=== Task instructions ===
Every line below that holds the string "with" should be copied out.
## begin
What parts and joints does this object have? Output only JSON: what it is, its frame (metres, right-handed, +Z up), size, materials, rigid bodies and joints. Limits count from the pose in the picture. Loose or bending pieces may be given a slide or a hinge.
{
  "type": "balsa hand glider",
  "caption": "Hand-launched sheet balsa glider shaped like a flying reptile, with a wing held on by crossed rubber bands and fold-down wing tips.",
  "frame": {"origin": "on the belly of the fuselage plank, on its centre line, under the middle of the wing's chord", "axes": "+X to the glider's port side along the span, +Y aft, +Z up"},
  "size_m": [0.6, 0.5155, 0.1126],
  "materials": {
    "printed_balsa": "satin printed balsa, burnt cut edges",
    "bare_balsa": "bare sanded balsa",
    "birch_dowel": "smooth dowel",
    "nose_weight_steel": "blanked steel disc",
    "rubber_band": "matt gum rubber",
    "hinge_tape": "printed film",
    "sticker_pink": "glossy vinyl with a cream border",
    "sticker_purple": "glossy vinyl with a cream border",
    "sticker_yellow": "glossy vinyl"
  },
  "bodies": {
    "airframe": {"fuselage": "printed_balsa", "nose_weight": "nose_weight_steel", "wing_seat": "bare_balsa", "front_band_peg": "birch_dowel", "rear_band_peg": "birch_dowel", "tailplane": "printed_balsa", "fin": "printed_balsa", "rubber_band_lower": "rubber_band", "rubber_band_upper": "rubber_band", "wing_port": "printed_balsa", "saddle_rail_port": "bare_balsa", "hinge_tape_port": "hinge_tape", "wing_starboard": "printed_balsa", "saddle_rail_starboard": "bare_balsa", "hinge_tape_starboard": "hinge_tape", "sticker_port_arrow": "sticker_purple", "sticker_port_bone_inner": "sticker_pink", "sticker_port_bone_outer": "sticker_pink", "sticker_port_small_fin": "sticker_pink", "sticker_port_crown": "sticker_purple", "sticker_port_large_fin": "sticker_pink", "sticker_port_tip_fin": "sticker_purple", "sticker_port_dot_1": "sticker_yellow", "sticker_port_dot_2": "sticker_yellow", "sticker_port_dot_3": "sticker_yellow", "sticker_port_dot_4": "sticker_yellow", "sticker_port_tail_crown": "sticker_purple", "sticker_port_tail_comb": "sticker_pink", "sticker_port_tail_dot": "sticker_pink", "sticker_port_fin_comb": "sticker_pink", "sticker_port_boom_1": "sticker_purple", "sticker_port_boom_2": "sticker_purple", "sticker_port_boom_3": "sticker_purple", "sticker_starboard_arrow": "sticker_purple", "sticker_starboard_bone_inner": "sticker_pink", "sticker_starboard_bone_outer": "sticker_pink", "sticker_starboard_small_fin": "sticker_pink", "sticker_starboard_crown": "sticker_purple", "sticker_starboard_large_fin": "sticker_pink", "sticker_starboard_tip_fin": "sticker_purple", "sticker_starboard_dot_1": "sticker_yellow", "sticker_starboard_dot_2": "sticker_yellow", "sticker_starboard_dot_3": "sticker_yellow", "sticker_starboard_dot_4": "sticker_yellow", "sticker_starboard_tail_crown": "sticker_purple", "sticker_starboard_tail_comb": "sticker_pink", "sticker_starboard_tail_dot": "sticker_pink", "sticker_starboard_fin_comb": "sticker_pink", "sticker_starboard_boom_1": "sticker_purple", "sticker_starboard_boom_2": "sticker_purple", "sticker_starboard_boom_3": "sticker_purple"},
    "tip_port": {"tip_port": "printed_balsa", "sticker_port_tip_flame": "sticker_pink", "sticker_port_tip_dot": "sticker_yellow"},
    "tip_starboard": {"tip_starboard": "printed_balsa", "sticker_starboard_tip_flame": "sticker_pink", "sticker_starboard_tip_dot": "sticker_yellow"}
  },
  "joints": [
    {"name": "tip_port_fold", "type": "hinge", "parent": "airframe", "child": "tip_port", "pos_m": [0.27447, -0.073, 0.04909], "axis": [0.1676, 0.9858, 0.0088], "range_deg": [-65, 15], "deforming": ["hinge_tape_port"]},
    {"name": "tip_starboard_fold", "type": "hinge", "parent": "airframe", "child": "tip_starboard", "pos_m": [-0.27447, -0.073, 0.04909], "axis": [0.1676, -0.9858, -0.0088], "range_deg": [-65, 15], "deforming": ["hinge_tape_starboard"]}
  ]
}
## end
## begin
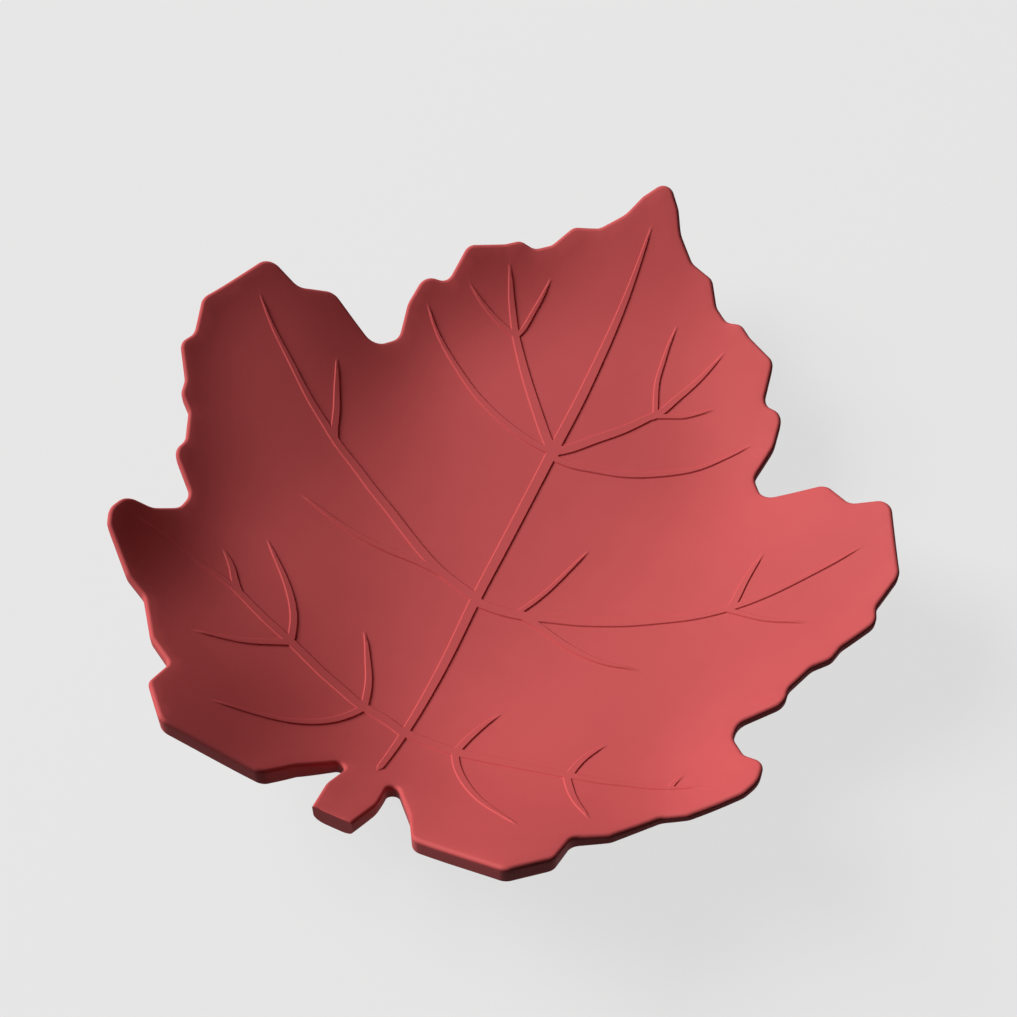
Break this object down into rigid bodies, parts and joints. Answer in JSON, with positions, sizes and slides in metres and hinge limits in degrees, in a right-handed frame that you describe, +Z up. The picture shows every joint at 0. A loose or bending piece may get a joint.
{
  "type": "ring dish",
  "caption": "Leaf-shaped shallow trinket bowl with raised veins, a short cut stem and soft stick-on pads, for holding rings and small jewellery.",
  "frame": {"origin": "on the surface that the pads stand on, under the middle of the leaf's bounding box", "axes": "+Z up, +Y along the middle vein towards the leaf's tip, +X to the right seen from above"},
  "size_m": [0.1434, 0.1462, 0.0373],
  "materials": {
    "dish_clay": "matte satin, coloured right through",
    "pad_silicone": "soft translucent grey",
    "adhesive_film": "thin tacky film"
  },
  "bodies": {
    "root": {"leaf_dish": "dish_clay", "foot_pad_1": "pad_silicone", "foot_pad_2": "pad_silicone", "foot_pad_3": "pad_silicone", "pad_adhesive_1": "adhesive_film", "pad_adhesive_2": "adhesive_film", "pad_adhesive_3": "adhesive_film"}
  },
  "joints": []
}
## end
=== Final result ===
  "caption": "Hand-launched sheet balsa glider shaped like a flying reptile, with a wing held on by crossed rubber bands and fold-down wing tips.",
    "sticker_pink": "glossy vinyl with a cream border",
    "sticker_purple": "glossy vinyl with a cream border",
Break this object down into rigid bodies, parts and joints. Answer in JSON, with positions, sizes and slides in metres and hinge limits in degrees, in a right-handed frame that you describe, +Z up. The picture shows every joint at 0. A loose or bending piece may get a joint.
  "caption": "Leaf-shaped shallow trinket bowl with raised veins, a short cut stem and soft stick-on pads, for holding rings and small jewellery.",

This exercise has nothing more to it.